The approved regulations represented a compromise between the various stakeholder groups. Some of those opposed, like Bill George, noted that many people begin fishing at an early age.

He questioned if a 4-year-old could pass the annual education test. 

One bird-rescue volunteer said the problem is with clear monofilament fishing lines rather than hooks. She said seabirds typically avoid the high-visibility, neon-colored lines.

Local Captain Dylan Hubbard said anglers want to protect seabirds and fishing access. Screengrab.

Multiple people, including a commissioner, suggested using deterrents to prevent birds from landing on the fishing pier. Erika Burgess, section leader at the FWC, said that is outside of the agency’s purview.

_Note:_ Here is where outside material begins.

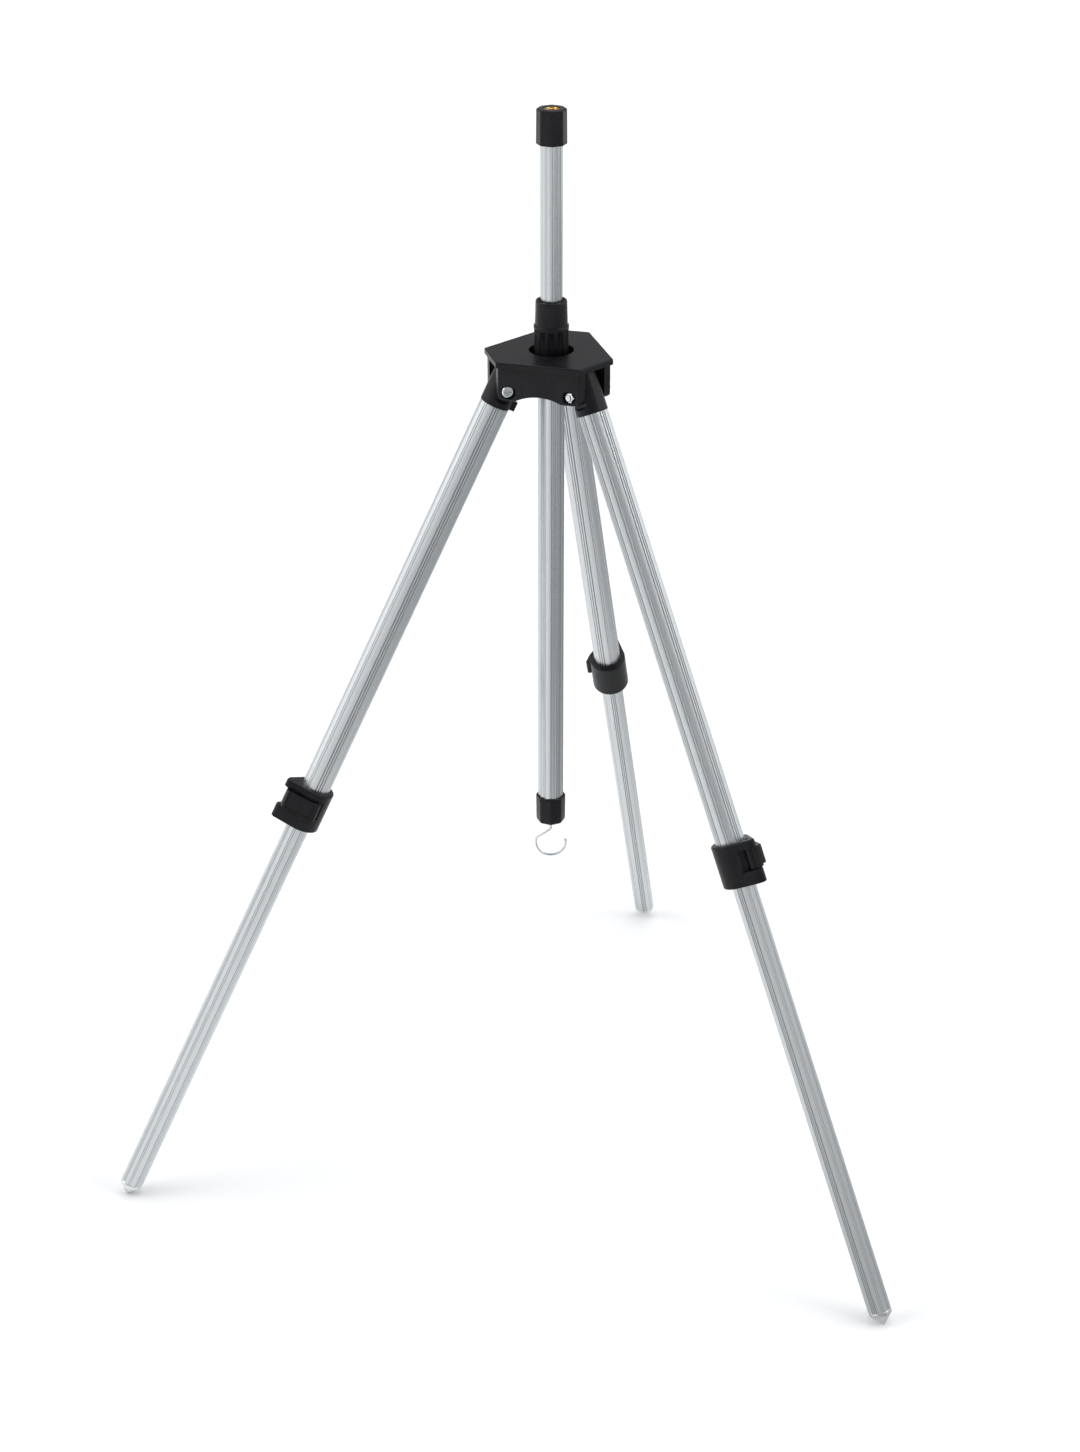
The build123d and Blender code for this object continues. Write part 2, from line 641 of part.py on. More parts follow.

The Florida Department of Transportation owns the pier and leases it to the Florida Department of Environmental Protection. Burgess said she discussed those options with leaders from the two organizations, who seemed receptive.

She called the entanglement topic contentious and said there is “no universally agreed-upon solution.” However, Burgess believes the recommendations address the problem while allowing people to continue fishing.

Some anglers welcomed the changes. Local captain Dylan Hubbard, president of the Florida Guides Association, stated that “none of the fishermen want to see birds injured or entangled.”

“We want to avoid this; we want to help the birds,” he added. “And we want to continue to preserve and protect our fishery and fishery access. I think this is a good step forward.”